Она не стала возражать. Внутри у меня все замерло. Я швырнул плащ на кровать, в объятия своему халату: тот уже в нетерпении протягивал рукава. „Давайте-ка ваше платье' – какая божественная мелодия! Теперь бы и саму Момину туда…
Вообще-то, по трезвому размышлению, „куда же подевалась наша щетина' звучало вполне многообещающе. Пожалуй, зря я так. Если уж и щетина „наша', то… И потом, „за вами нужен глаз да глаз'. Да, за мной нужен глаз – не возражаю. И еще какой глаз! Вот, в точности, как у нее. Я сел за стол.
– Вы знаете, когда я читала ваши книги, я подметила одну любопытную особенность. – Она размешивала ложечкой сахар. – Собственно, это и сделало меня сразу же вашей поклонницей. Вы берете какую-нибудь известную, очевидно, понравившуюся, вам вещь, сдираете с нее два-три верхних слоя, словно шкуру с барана, и уже на обнаженную тушу наращиваете что-то свое. По сути, это даже нельзя назвать подражанием, поскольку то, что получается в итоге, казалось бы, с оригиналом не имеет ничего общего. И все же это, по-видимому, подражание. Только на другом, гроссмейстерском уровне.
От неожиданности я разинул пасть. Шальная пуля, подумалось мне. Не может же она, в самом деле… Да кто она такая? Да это исключено!
И тут я услышал свой собственный хохот, от которого у меня же у самого кровь в жилах застыла.
– И что же, по-вашему, я… освежевал, если вы предпочитаете такую терминологию, когда работал над „Мейнстримом'?
– „Зимнюю войну в Тибете' Дюренматта, – ответила она.
Бинго!
Далее лучше было не продолжать. Чтобы лишний раз не получить щелчок по носу. Лучше не продолжать! Не продолжать!!!
– М-м… А что я… препарировал во время написания „Еще раз „фак'!'?
– Одну из повестей Сэлинджера: „Выше стропила, плотники'.
Бинго!
– Но откуда… Черт побери!
Я вылил на себя горячий чай и вскочил с места. Вновь коридор судорожно засвидетельствовал мне свое почтение. Выхватив из шкафа старые джинсы, я напялил их вместо спортивных штанов. Одновременно ощущая, как распиравшее меня до сей поры либидо превращается в воздушный шар, в который выстрелили из револьвера.
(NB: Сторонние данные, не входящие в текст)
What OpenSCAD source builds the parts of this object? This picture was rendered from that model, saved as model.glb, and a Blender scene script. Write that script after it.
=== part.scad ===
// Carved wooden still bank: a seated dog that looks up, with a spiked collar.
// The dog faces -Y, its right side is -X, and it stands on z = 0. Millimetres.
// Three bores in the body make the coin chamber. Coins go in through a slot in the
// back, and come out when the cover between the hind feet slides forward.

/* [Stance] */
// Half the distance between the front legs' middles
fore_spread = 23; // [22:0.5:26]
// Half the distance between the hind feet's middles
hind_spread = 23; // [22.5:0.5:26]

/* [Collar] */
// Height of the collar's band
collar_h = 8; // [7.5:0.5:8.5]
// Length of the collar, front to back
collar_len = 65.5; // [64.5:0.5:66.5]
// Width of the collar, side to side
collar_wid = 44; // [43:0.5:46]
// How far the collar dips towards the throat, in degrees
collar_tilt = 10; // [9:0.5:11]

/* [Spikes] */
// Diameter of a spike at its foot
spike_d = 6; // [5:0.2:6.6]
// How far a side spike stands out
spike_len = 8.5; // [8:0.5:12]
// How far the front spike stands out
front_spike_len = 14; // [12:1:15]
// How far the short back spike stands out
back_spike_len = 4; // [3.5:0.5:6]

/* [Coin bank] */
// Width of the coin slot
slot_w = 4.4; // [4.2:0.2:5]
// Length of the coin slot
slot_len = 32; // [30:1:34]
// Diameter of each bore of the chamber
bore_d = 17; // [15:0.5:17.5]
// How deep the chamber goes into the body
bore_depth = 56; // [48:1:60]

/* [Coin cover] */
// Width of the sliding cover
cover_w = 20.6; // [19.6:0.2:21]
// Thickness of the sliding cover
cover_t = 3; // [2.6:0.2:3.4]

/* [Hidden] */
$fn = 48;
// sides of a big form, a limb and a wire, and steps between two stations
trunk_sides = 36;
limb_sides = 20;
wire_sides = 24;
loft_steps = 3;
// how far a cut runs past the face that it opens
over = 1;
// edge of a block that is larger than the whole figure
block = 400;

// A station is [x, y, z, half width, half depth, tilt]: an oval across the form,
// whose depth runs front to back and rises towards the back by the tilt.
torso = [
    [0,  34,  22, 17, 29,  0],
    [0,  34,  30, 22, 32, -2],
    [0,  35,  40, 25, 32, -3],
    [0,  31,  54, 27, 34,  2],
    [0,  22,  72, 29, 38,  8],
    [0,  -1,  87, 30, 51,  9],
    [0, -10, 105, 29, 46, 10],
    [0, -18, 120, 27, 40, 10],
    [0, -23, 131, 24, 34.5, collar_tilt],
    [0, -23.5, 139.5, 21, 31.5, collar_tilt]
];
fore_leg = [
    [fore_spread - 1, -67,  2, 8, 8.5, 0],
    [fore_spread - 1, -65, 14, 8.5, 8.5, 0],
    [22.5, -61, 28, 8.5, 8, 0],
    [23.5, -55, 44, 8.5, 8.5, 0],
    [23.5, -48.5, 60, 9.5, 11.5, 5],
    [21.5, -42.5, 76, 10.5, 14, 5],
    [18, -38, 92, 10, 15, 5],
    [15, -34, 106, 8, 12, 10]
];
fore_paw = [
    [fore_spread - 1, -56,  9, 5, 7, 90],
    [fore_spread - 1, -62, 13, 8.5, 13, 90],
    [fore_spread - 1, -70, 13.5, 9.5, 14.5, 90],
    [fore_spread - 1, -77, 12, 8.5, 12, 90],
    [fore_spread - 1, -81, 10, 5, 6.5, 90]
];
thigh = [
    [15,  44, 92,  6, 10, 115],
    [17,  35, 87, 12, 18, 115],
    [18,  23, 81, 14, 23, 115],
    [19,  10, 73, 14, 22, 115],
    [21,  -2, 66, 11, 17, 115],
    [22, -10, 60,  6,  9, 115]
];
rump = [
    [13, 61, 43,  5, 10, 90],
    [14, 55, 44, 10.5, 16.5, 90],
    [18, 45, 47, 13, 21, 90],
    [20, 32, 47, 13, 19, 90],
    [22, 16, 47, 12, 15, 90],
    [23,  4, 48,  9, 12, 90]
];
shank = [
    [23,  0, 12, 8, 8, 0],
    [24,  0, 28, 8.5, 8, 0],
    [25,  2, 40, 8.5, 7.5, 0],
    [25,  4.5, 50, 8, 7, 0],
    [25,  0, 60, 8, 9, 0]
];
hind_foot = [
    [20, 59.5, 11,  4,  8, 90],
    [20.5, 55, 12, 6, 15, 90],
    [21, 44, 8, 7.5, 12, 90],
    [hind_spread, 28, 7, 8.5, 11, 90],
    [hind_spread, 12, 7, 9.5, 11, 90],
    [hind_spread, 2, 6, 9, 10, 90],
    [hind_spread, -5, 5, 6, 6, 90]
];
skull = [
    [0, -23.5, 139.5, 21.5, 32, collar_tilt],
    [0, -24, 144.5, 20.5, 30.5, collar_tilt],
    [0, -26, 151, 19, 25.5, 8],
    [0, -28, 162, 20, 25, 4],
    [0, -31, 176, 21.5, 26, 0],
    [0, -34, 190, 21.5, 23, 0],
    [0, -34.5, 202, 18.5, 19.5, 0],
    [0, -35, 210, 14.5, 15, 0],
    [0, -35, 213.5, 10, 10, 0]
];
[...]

П-ш-ш-ш-ш-ш… Влечение к Моминой улетучилось, гавкнулось, обернулось чуть ли не собственной противоположностью. Приступ вожделения оказался столь же недолговечен, сколь и всепоглащающ.
– Во всяком случае с „Разъяренным мелким буржуа' у вас номер не пройдет! – Как будто это еще могло иметь какое-то значение.
Она кивнула.
– С „Разъяренным мелким буржуа' действительно пришлось повозиться. Поначалу я решительно ничего не могла понять, пока случайно не посмотрела „Двойную жизнь Вероники' Кшиштофа Кисьлевского и до меня наконец не дошло, что на сей раз вы изменили литературе с кинематографом.
– Значит вы утверждаете, что „Разъяренного мелкого буржуа' я сростил с „Двойной жизнью Вероники'? – У меня еще оставалась слабая надежда.
– Не совсем так, – сказала она. – Вернее такой ответ, пожалуй, был бы неполным. Потому что кое-каких компонентов все же не доставало. Я пересмотрела весь „Декалог', но не сумела ничего обнаружить. И только когда добралась до сборника „Три цвета'…
– Какой? – прохрипел я. – Какой цвет?